Required work: Quote the whole listing word for word, please.
--- BEGIN ---
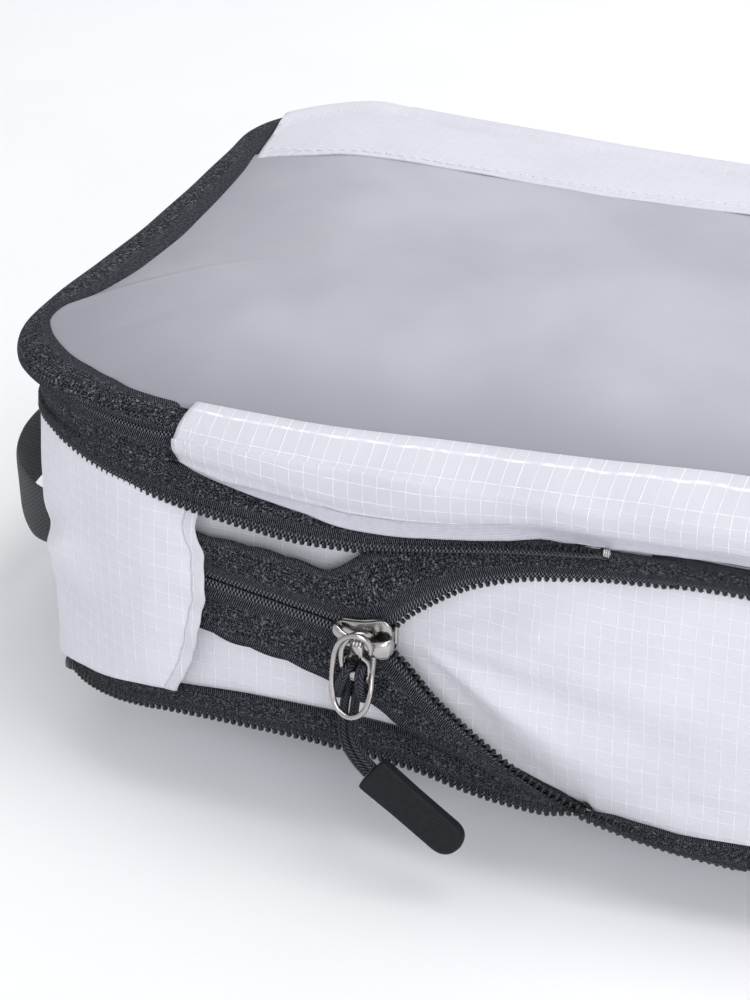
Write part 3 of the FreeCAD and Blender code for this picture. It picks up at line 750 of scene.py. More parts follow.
def flap_offset(s, z):
    """The flap's outside: it lies over the zip's closed start, and its ends go down to the seams."""
    at = wrapped(s)
    share = np.clip((z - 33.0) / 57.0, 0, 1)
    arch = np.sin(math.pi * np.clip(share * 1.04, 0, 1)) ** 0.55
    height = 1.3 + (0.9 + 2.3 * step(at, -118.0, -84.0)) * arch
    away = step(at, -176.0, -150.0)
    crease = (1.1 * bump(z - 0.75 * (at + 150), 42, 4.5) - 0.9 * bump(z - 0.75 * (at + 150), 51, 5.0)
              + 0.8 * bump(z + 0.35 * (at + 120), 55, 6.0) - 0.7 * bump(z + 0.1 * (at + 120), 46, 4.0))
    lower_left = step(-at, 100.0, 128.0) * (1 - step(z, 56.0, 78.0)) * step(z, 32.0, 40.0)
    waves = 0.45 * ripple(at, z * 1.3, 26.0, 11) + 0.14 * ripple(at, z, 9.0, 12)
    edge = 0.35 * np.sin(z * 0.5 + 0.6) * step(at, -96.0, -80.0)
    return -0.2 + (height + 0.2) * away + (1.3 * crease * lower_left + waves * arch + edge * arch) * away


def flap():
    """The flap over the zip's closed start, its turned hem, and the hem's stitching."""
    share = np.linspace(0, 1, 84)[None]
    along = np.linspace(0, 1, 70)[:, None] ** 0.85
    low = lower_seam_z(-180.0 + 93.0 * along) - 0.4
    z = low + (flap_top(-180.0 + 93.0 * along) - low) * share
    s = -180.0 + (hem_x(z) + 180.0) * along
    pile = band(Pile(), s, flap_offset(s, z), z, z * 1.03)
    made = pile.piece("garage_flap_cloth", WHITE, "ripstop", thick=0.3)
    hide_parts("garage_flap")
    squash(made)
    low = lower_seam_z(-87.0) - 0.4
    z = low + (flap_top(-87.0) - low) * share
    turn = np.linspace(0, 1, 7)[:, None]
    s = hem_x(z) - 3.0 + 3.12 * turn
    rise = 0.22 - 0.35 * np.maximum(turn - 0.8, 0) * 5
    hem = band(Pile(), s, flap_offset(s, z) + rise, z, 7.0 + 3.0 * turn)
    squash(hem.piece("flap_hem", WHITE_STRIP, "ripstop", thick=0.22))
    line_z = np.linspace(36.5, 86.0, 160)
    line = place(hem_x(line_z) - 2.4, flap_offset(hem_x(line_z) - 2.4, line_z) + 0.28, line_z)
    out = np.tile([0.0, -1.0, 0.0], (len(line), 1))
    squash(stitches("flap_hem_stitches", line, out, length=1.7, gap=0.7, radius=0.12))


def bottom():
    """The underside: it slopes in from the lower seam to a flat middle."""
    s = columns(0, ROUND, closed=True, pitch=3.0)
    profile = ((-0.8, 31.0), (-1.6, 29.6), (-2.4, 27.5), (-6.0, 22.0), (-11.5, 16.0), (-18.0, 11.0),
               (-26.0, 6.0), (-34.0, 2.4), (-40.0, 0.5), (-46.0, 0.25), (-60.0, 0.25), (-76.0, 0.25),
               (-HALF_Y, 0.25))
    line = resample([(a - 2.4 if a < -40 else a, b) for a, b in profile], 46)
    point, normal = rim(s.ravel())
    point = point - normal * settle(s.ravel(), LOWER_SEAM)[0][:, None]
    middle = np.stack([np.clip(point[:, 0], -RIDGE, RIDGE), np.zeros(len(point))], axis=1)
    inward = point - middle
    share = np.clip(-line[:, 0] / HALF_Y, 0, 1)
    height = line[None, :, 1]
    wave = 0.5 * ripple(s, height * 3, 40.0, 21) * np.sin(math.pi * np.clip(height / 31.0, 0, 1))
    at = wrapped(s)
    hollow = 8.0 * step(at, -128.0, -95.0) * (1 - step(at, -30.0, 5.0)) * step(30.5 - height, 0.0, 5.0)
    wave = wave - hollow * (1 - share[None])
    xy = point[:, None] - inward[:, None] * share[None, :, None] + normal[:, None] * wave[..., None]
    seam = lower_seam_z(s) - LOWER_SEAM
    z = (height + seam * step(height, 8.0, 31.0))[..., None]
    points = np.concatenate([xy, z], axis=-1)
    uv = np.concatenate([points[..., :2], points[:1, :, :2]])
    pile = Pile().grid(points, uv, closed=True)
    made = pile.piece("bottom_cloth", WHITE, "ripstop", thick=0.25, merge=0.3, outside=False)
    fixed(made, "base", "bottom_panel")


# ---- zips --------------------------------------------------------------------------------------

def coil(pile, line, across, outward, reach, wire=0.42, depth=1.0, per_turn=11, sides=5):
    """A coil along a line: each turn runs over the tape, round its head and back beneath."""
    run = run_along(line)
    turns = int(run[-1] / TOOTH_PITCH)
    phase = np.linspace(0, turns, turns * per_turn)
    part = np.mod(phase, 1.0)
    at = (np.floor(phase) + step(part, 0.5, 1.0)) * TOOTH_PITCH
    theta = 2 * math.pi * part
    centre, head, out = (read_off(at, run, values) for values in (line, across, outward))
    path = centre + head * (reach / 2 * np.cos(theta))[:, None] + out * (depth / 2 * np.sin(theta))[:, None]
    radius = wire * (1 + 0.95 * np.maximum(np.cos(theta), 0) ** 2.2)
    return pile.tube(path, radius, sides)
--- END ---
Task solution:
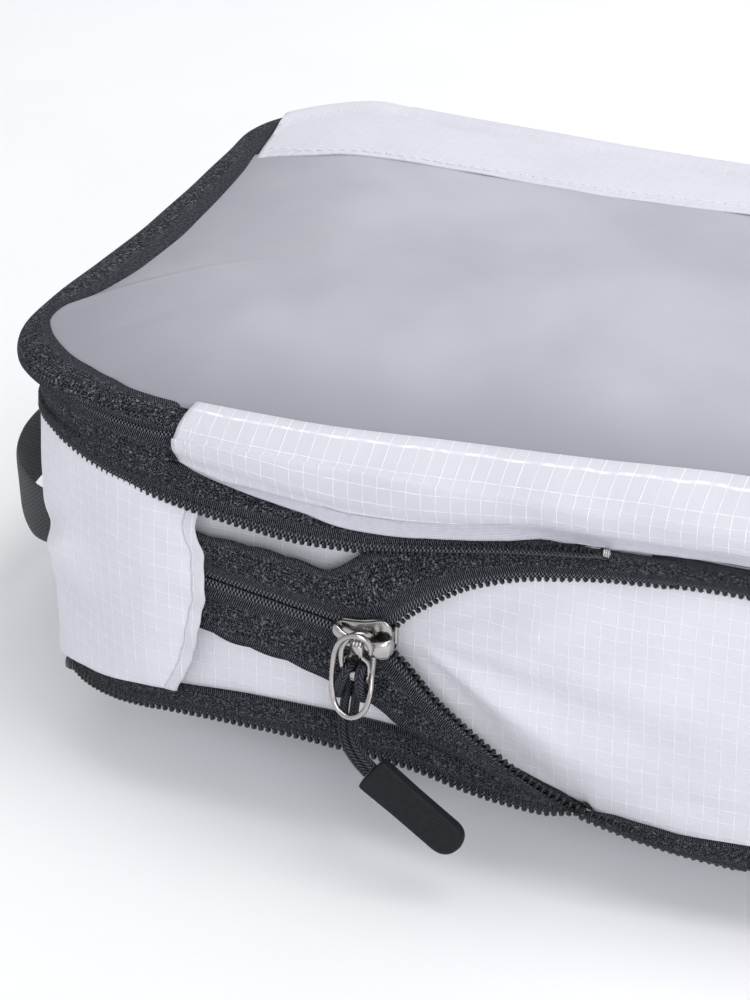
Write part 3 of the FreeCAD and Blender code for this picture. It picks up at line 750 of scene.py. More parts follow.
def flap_offset(s, z):
    """The flap's outside: it lies over the zip's closed start, and its ends go down to the seams."""
    at = wrapped(s)
    share = np.clip((z - 33.0) / 57.0, 0, 1)
    arch = np.sin(math.pi * np.clip(share * 1.04, 0, 1)) ** 0.55
    height = 1.3 + (0.9 + 2.3 * step(at, -118.0, -84.0)) * arch
    away = step(at, -176.0, -150.0)
    crease = (1.1 * bump(z - 0.75 * (at + 150), 42, 4.5) - 0.9 * bump(z - 0.75 * (at + 150), 51, 5.0)
              + 0.8 * bump(z + 0.35 * (at + 120), 55, 6.0) - 0.7 * bump(z + 0.1 * (at + 120), 46, 4.0))
    lower_left = step(-at, 100.0, 128.0) * (1 - step(z, 56.0, 78.0)) * step(z, 32.0, 40.0)
    waves = 0.45 * ripple(at, z * 1.3, 26.0, 11) + 0.14 * ripple(at, z, 9.0, 12)
    edge = 0.35 * np.sin(z * 0.5 + 0.6) * step(at, -96.0, -80.0)
    return -0.2 + (height + 0.2) * away + (1.3 * crease * lower_left + waves * arch + edge * arch) * away


def flap():
    """The flap over the zip's closed start, its turned hem, and the hem's stitching."""
    share = np.linspace(0, 1, 84)[None]
    along = np.linspace(0, 1, 70)[:, None] ** 0.85
    low = lower_seam_z(-180.0 + 93.0 * along) - 0.4
    z = low + (flap_top(-180.0 + 93.0 * along) - low) * share
    s = -180.0 + (hem_x(z) + 180.0) * along
    pile = band(Pile(), s, flap_offset(s, z), z, z * 1.03)
    made = pile.piece("garage_flap_cloth", WHITE, "ripstop", thick=0.3)
    hide_parts("garage_flap")
    squash(made)
    low = lower_seam_z(-87.0) - 0.4
    z = low + (flap_top(-87.0) - low) * share
    turn = np.linspace(0, 1, 7)[:, None]
    s = hem_x(z) - 3.0 + 3.12 * turn
    rise = 0.22 - 0.35 * np.maximum(turn - 0.8, 0) * 5
    hem = band(Pile(), s, flap_offset(s, z) + rise, z, 7.0 + 3.0 * turn)
    squash(hem.piece("flap_hem", WHITE_STRIP, "ripstop", thick=0.22))
    line_z = np.linspace(36.5, 86.0, 160)
    line = place(hem_x(line_z) - 2.4, flap_offset(hem_x(line_z) - 2.4, line_z) + 0.28, line_z)
    out = np.tile([0.0, -1.0, 0.0], (len(line), 1))
    squash(stitches("flap_hem_stitches", line, out, length=1.7, gap=0.7, radius=0.12))


def bottom():
    """The underside: it slopes in from the lower seam to a flat middle."""
    s = columns(0, ROUND, closed=True, pitch=3.0)
    profile = ((-0.8, 31.0), (-1.6, 29.6), (-2.4, 27.5), (-6.0, 22.0), (-11.5, 16.0), (-18.0, 11.0),
               (-26.0, 6.0), (-34.0, 2.4), (-40.0, 0.5), (-46.0, 0.25), (-60.0, 0.25), (-76.0, 0.25),
               (-HALF_Y, 0.25))
    line = resample([(a - 2.4 if a < -40 else a, b) for a, b in profile], 46)
    point, normal = rim(s.ravel())
    point = point - normal * settle(s.ravel(), LOWER_SEAM)[0][:, None]
    middle = np.stack([np.clip(point[:, 0], -RIDGE, RIDGE), np.zeros(len(point))], axis=1)
    inward = point - middle
    share = np.clip(-line[:, 0] / HALF_Y, 0, 1)
    height = line[None, :, 1]
    wave = 0.5 * ripple(s, height * 3, 40.0, 21) * np.sin(math.pi * np.clip(height / 31.0, 0, 1))
    at = wrapped(s)
    hollow = 8.0 * step(at, -128.0, -95.0) * (1 - step(at, -30.0, 5.0)) * step(30.5 - height, 0.0, 5.0)
    wave = wave - hollow * (1 - share[None])
    xy = point[:, None] - inward[:, None] * share[None, :, None] + normal[:, None] * wave[..., None]
    seam = lower_seam_z(s) - LOWER_SEAM
    z = (height + seam * step(height, 8.0, 31.0))[..., None]
    points = np.concatenate([xy, z], axis=-1)
    uv = np.concatenate([points[..., :2], points[:1, :, :2]])
    pile = Pile().grid(points, uv, closed=True)
    made = pile.piece("bottom_cloth", WHITE, "ripstop", thick=0.25, merge=0.3, outside=False)
    fixed(made, "base", "bottom_panel")


# ---- zips --------------------------------------------------------------------------------------

def coil(pile, line, across, outward, reach, wire=0.42, depth=1.0, per_turn=11, sides=5):
    """A coil along a line: each turn runs over the tape, round its head and back beneath."""
    run = run_along(line)
    turns = int(run[-1] / TOOTH_PITCH)
    phase = np.linspace(0, turns, turns * per_turn)
    part = np.mod(phase, 1.0)
    at = (np.floor(phase) + step(part, 0.5, 1.0)) * TOOTH_PITCH
    theta = 2 * math.pi * part
    centre, head, out = (read_off(at, run, values) for values in (line, across, outward))
    path = centre + head * (reach / 2 * np.cos(theta))[:, None] + out * (depth / 2 * np.sin(theta))[:, None]
    radius = wire * (1 + 0.95 * np.maximum(np.cos(theta), 0) ** 2.2)
    return pile.tube(path, radius, sides)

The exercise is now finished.